- **What is expected**: Beginning with the first line below, please repeat the material exactly, ending with the line that includes "before = set(bpy.data.objects)".

- **Dataset section**:

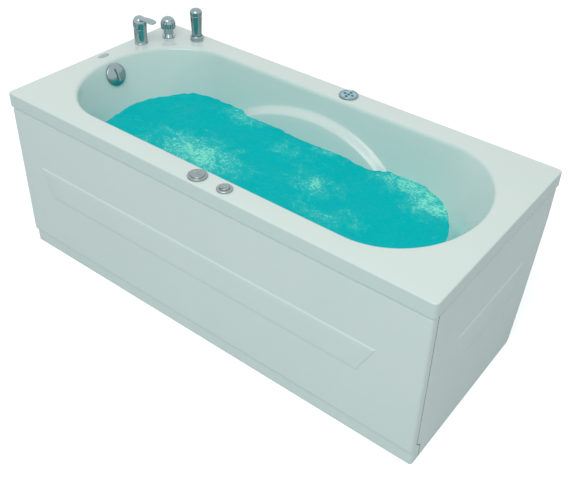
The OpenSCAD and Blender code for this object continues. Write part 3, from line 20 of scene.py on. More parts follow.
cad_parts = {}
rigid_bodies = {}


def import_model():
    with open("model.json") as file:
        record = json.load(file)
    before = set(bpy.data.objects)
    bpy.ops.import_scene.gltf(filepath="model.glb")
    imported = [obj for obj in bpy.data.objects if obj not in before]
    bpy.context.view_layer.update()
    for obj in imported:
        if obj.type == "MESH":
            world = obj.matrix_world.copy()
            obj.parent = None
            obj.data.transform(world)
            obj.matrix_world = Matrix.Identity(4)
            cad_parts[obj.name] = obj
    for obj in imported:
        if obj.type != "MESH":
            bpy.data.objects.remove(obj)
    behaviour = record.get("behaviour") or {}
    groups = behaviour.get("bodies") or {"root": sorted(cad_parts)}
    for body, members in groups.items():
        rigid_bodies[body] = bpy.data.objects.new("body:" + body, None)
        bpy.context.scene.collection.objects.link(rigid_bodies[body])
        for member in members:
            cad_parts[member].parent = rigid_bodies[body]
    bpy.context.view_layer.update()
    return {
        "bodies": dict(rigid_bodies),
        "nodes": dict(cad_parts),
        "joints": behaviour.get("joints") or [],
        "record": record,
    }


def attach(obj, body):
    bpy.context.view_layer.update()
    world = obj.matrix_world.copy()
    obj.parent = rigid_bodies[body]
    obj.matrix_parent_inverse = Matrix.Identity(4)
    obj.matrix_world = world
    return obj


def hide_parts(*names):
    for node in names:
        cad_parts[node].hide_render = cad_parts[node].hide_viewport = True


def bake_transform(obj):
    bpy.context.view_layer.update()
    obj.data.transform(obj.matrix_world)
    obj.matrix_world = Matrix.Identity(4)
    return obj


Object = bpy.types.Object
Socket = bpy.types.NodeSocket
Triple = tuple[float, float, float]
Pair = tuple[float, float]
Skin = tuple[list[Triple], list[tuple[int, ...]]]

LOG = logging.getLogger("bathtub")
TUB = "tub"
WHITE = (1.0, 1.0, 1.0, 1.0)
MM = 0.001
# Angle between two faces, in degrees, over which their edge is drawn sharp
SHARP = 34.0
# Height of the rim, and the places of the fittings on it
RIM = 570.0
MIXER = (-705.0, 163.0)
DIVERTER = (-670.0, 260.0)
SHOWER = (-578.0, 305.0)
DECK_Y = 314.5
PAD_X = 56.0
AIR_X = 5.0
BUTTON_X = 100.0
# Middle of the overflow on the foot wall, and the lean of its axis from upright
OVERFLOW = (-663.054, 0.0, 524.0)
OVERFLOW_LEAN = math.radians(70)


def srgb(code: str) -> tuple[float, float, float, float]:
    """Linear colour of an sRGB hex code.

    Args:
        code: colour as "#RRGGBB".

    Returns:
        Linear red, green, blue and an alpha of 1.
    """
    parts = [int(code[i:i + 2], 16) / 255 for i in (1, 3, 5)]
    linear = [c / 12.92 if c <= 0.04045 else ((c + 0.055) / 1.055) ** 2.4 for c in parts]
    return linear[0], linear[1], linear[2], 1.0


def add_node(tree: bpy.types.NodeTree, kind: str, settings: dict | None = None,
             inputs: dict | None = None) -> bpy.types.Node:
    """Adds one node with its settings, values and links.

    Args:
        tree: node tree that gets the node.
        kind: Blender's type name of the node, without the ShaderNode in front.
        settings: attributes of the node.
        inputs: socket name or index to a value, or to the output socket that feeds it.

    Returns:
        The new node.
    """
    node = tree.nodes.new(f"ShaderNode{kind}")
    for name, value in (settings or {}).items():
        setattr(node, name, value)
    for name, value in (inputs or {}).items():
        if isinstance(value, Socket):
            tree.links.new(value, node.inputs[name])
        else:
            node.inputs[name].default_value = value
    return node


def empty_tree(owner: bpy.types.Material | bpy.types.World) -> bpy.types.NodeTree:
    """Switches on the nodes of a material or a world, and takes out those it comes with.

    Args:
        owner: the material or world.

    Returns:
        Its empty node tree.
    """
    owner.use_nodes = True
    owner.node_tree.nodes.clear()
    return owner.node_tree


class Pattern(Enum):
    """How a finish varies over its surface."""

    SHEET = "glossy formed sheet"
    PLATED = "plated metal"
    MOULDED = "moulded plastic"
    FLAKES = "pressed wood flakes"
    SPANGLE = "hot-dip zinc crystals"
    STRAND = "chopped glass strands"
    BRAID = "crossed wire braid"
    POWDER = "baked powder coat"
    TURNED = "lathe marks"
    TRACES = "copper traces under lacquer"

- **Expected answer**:
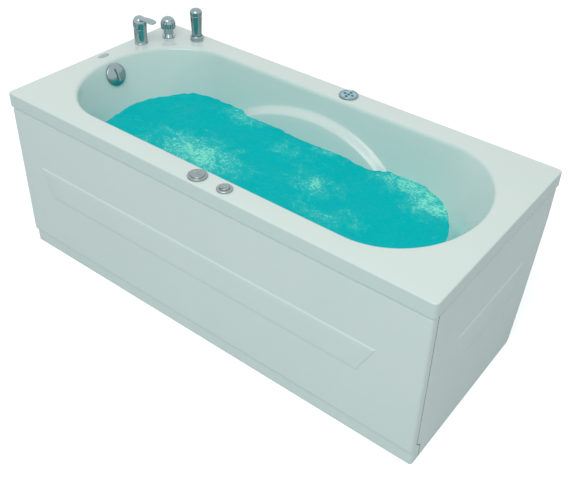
The OpenSCAD and Blender code for this object continues. Write part 3, from line 20 of scene.py on. More parts follow.
cad_parts = {}
rigid_bodies = {}


def import_model():
    with open("model.json") as file:
        record = json.load(file)
    before = set(bpy.data.objects)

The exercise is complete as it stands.